__DATA__
◇ ◇ ◇ ◇ ◇

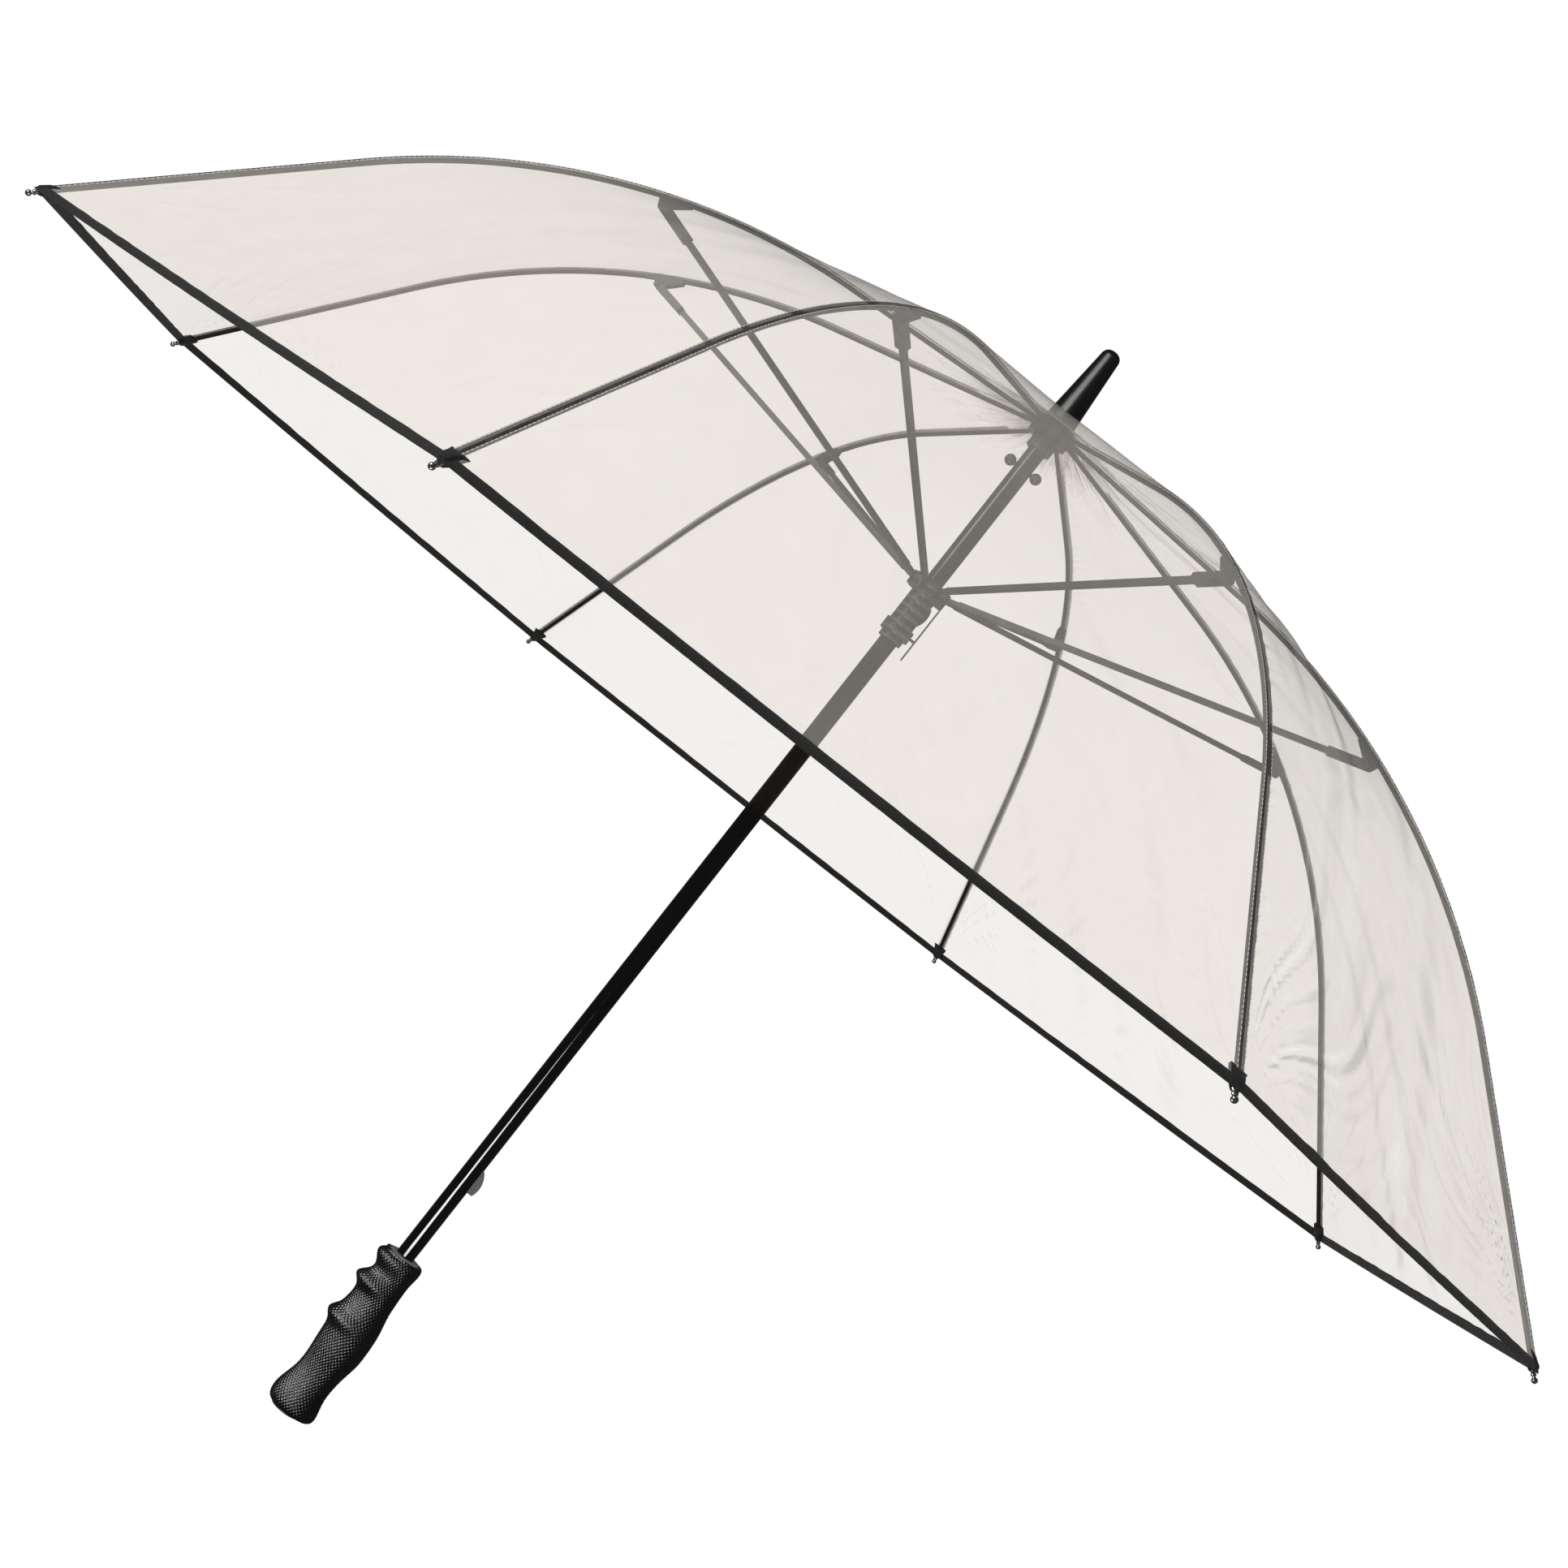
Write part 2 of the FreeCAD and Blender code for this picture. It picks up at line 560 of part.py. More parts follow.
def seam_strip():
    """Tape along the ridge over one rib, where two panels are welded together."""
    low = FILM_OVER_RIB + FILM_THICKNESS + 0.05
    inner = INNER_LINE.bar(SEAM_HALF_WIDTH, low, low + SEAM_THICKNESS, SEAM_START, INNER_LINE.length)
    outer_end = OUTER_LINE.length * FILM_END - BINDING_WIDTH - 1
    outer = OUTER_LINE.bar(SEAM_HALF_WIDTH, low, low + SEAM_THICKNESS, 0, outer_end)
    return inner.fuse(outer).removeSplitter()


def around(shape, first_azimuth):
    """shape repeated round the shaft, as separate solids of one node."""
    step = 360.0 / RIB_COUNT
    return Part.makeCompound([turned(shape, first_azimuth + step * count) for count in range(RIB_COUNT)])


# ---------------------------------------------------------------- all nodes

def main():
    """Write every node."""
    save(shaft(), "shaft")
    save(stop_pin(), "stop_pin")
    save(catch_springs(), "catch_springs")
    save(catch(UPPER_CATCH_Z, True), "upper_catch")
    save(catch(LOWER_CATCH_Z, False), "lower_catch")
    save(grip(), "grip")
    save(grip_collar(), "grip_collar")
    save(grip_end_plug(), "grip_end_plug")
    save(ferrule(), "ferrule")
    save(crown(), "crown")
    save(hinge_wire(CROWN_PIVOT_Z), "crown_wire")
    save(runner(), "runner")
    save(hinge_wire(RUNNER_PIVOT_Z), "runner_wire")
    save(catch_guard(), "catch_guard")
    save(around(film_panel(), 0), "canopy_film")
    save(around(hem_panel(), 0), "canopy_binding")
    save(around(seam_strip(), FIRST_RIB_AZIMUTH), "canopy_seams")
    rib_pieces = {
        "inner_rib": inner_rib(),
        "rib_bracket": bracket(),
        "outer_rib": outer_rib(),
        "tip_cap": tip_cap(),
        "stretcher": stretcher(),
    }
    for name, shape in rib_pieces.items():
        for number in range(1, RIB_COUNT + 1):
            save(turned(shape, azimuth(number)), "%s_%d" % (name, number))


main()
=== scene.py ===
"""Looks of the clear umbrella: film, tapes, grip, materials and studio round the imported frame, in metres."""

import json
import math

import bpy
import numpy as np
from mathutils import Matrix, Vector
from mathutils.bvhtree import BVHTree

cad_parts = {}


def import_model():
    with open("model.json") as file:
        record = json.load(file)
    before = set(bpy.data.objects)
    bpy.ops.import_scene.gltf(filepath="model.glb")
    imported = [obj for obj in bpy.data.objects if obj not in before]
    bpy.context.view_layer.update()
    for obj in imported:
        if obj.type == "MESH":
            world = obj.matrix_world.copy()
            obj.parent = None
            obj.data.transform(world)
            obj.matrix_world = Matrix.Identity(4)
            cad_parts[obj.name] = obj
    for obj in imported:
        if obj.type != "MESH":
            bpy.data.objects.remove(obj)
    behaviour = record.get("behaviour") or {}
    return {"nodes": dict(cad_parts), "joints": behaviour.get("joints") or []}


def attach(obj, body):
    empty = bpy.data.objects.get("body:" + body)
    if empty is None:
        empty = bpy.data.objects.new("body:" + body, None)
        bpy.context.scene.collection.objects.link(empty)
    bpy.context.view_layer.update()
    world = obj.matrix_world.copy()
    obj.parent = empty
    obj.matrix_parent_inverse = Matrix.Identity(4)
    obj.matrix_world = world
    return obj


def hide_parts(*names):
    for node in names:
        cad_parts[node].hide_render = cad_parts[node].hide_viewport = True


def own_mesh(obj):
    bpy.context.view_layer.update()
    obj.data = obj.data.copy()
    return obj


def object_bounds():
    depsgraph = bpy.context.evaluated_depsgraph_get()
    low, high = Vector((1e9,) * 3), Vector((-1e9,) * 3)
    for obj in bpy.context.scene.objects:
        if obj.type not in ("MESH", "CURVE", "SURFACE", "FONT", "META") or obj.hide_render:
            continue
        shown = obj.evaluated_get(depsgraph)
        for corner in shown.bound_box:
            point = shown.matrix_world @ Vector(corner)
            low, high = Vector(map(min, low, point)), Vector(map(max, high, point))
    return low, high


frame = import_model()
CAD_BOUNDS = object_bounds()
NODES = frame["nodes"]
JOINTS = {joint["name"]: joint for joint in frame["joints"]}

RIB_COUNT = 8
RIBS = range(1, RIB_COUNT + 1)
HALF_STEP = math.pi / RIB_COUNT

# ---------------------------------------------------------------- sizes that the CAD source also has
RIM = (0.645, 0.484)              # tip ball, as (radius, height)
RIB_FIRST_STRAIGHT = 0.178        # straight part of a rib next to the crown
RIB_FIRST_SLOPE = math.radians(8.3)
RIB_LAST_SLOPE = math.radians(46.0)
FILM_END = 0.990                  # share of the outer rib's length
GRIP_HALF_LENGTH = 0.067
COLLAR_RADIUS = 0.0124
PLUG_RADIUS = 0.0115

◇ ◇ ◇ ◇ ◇

__TASK REQUIREMENTS__
Return the exact lines from the line with "for name, shape" to the line with "bpy.data.objects.remove(obj)", inclusive of both, with nothing added.

__SOLUTION TO THIS EXERCISE__
    for name, shape in rib_pieces.items():
        for number in range(1, RIB_COUNT + 1):
            save(turned(shape, azimuth(number)), "%s_%d" % (name, number))


main()
=== scene.py ===
"""Looks of the clear umbrella: film, tapes, grip, materials and studio round the imported frame, in metres."""

import json
import math

import bpy
import numpy as np
from mathutils import Matrix, Vector
from mathutils.bvhtree import BVHTree

cad_parts = {}


def import_model():
    with open("model.json") as file:
        record = json.load(file)
    before = set(bpy.data.objects)
    bpy.ops.import_scene.gltf(filepath="model.glb")
    imported = [obj for obj in bpy.data.objects if obj not in before]
    bpy.context.view_layer.update()
    for obj in imported:
        if obj.type == "MESH":
            world = obj.matrix_world.copy()
            obj.parent = None
            obj.data.transform(world)
            obj.matrix_world = Matrix.Identity(4)
            cad_parts[obj.name] = obj
    for obj in imported:
        if obj.type != "MESH":
            bpy.data.objects.remove(obj)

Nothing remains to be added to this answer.